Flood-proofing the new Gadsdenboro Park in the low-lying area near the South Carolina Aquarium wasn’t easy, but the playing fields there will dry faster after a strong rain than any other park in Charleston.
The city on Saturday will hold a grand opening celebration for the 5-acre park, formerly called Concord Park. It’s directly across from the Charleston Maritime Center and sits at the center of a 10-acre parcel that is bordered by Calhoun, Concord, Laurens and Washington streets.
The city brought in dirt to raise the park a few feet higher, said Dustin Clemens, the city’s director of capital projects. Then it installed a drainage system of perforated pipes under the playing fields, where people can play soccer, lacrosse, football and other sports.
“They can play on them after a rain faster than any field in the city,” he said.
On a tour Wednesday, Clemens pointed to the park’s many features, including a walking path around the fields and playgrounds, game tables, a bocce court, a fountain and public restrooms around the park’s outer edge.

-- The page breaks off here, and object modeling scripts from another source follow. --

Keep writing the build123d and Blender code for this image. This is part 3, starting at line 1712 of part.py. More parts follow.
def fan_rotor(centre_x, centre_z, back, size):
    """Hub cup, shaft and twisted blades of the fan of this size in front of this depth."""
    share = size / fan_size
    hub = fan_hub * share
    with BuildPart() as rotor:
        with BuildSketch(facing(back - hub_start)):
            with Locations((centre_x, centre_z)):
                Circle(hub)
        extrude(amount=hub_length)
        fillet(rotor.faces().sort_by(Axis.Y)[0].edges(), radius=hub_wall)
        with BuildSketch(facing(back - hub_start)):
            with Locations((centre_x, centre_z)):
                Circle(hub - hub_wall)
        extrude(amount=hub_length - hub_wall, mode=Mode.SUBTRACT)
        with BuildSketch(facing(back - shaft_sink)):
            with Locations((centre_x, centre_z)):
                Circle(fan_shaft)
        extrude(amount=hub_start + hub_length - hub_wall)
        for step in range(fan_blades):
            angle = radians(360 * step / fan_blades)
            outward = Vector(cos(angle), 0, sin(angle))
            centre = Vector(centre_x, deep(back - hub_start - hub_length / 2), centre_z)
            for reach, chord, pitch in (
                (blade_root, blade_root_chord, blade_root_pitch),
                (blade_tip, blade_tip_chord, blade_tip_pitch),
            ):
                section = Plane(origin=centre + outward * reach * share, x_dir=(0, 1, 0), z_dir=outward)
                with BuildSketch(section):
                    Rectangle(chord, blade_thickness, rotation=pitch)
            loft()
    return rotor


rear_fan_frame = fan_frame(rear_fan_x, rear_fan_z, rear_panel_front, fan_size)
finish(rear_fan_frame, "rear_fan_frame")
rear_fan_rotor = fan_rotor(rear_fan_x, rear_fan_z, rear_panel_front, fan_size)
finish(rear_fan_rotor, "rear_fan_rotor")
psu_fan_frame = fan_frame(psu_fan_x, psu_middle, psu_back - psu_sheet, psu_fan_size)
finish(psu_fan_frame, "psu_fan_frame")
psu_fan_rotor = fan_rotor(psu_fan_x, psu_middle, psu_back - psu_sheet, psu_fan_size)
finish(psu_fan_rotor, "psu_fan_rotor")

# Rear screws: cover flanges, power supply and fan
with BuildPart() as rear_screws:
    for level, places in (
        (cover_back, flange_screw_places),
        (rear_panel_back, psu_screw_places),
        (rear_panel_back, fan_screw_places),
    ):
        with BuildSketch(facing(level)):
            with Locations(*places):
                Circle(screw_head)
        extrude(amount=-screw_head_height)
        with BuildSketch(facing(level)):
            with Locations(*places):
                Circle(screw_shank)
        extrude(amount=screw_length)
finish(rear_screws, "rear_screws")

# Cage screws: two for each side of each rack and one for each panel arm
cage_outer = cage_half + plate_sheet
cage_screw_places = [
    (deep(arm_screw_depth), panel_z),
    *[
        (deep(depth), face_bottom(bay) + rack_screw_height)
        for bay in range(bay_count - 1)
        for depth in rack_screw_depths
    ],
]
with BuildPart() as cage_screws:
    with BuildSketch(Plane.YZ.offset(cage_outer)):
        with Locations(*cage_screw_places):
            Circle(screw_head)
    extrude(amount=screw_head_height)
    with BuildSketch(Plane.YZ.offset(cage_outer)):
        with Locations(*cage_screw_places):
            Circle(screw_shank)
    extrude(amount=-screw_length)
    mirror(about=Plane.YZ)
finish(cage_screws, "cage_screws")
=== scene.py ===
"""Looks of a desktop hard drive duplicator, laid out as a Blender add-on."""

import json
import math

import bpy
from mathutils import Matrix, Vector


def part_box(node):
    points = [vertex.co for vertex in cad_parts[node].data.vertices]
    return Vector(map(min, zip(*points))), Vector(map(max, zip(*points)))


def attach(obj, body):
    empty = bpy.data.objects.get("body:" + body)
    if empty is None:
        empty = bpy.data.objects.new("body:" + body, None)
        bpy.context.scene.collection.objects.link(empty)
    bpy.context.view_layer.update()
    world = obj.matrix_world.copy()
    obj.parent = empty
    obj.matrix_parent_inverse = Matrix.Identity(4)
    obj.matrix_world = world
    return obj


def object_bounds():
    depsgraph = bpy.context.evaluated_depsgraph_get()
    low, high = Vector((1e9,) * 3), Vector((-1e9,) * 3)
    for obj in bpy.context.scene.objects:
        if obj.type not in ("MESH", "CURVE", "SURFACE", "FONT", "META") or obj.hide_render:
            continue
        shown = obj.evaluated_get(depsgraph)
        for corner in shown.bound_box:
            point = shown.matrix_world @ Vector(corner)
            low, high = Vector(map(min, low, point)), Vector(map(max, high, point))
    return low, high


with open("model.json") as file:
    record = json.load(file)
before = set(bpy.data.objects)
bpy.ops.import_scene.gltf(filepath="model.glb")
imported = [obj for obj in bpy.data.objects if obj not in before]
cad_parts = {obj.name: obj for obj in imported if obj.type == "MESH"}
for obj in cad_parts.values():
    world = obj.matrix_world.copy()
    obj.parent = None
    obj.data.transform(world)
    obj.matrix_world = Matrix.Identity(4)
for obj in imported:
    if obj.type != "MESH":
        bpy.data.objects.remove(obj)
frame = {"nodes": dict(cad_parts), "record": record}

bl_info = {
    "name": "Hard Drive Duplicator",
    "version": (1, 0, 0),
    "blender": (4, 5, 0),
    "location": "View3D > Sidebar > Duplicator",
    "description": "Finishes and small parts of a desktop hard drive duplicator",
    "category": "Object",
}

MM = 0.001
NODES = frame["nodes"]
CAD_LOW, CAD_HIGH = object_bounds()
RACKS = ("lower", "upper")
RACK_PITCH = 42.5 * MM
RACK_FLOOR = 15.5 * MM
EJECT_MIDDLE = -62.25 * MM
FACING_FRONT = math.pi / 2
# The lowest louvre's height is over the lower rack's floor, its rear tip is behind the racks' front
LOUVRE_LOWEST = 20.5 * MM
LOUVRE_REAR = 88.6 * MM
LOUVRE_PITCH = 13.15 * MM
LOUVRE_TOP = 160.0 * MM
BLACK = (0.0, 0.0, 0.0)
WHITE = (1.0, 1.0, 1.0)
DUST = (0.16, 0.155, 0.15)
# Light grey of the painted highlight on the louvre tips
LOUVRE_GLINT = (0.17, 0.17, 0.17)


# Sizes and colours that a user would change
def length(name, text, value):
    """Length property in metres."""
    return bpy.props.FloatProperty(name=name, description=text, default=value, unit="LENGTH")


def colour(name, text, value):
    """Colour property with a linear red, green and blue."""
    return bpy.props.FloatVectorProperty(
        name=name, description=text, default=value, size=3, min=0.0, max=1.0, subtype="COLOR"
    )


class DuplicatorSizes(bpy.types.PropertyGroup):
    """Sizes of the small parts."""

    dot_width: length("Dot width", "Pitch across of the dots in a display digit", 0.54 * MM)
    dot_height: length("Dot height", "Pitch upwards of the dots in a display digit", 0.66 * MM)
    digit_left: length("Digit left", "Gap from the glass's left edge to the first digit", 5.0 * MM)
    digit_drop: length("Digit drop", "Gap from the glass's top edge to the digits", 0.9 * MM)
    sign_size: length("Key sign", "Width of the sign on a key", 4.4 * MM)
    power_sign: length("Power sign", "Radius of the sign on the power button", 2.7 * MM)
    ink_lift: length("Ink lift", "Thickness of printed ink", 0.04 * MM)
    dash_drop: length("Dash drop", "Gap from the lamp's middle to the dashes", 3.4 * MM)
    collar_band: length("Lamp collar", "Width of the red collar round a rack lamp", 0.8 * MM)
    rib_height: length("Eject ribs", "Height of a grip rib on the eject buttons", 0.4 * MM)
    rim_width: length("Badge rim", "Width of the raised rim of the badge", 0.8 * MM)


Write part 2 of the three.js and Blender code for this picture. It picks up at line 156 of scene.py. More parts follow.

Nearby residents used to frequently use the open area to let their dogs run off-leash. But Clemens said dogs on leashes will be allowed in the park, but not on the playing fields.
Charleston Mayor Joe Riley said the $5.7 million park is special because it has something for people of all ages. Young children can play on the nautical-themed playground equipment, older children can participate in sports, and adults and senior citizens can take walks, sit on benches and play games. Bench-size swings, similar to those at Waterfront Park have been ordered, he said, so soon people will be able to sit on them and enjoy the breeze from the nearby Cooper River.
“It will be greatly loved and heavily used,” Riley said.
Plans are in the works for commercial development on the north side of the 10-acre parcel near Calhoun Street. And the five-story Williams Terrace Senior Housing building, which is expected to open in October, will sit on the southwest corner of the property.
The land has a long history in the public realm, starting out as the site of public housing built in the 1940s. During Hurricane Hugo in 1989, the 162-unit Ansonborough Homes complex was severely hit by the storm and flood waters. A later analysis showed that the grounds were contaminated by an old coal gasification plant, and the homes were demolished in 1992.
The contamination was subsequently cleaned up, but the land has sat vacant for more than a decade.
The new park “will bring a lot of life to the area,” Riley said. “You will see people walk many blocks to use the park.”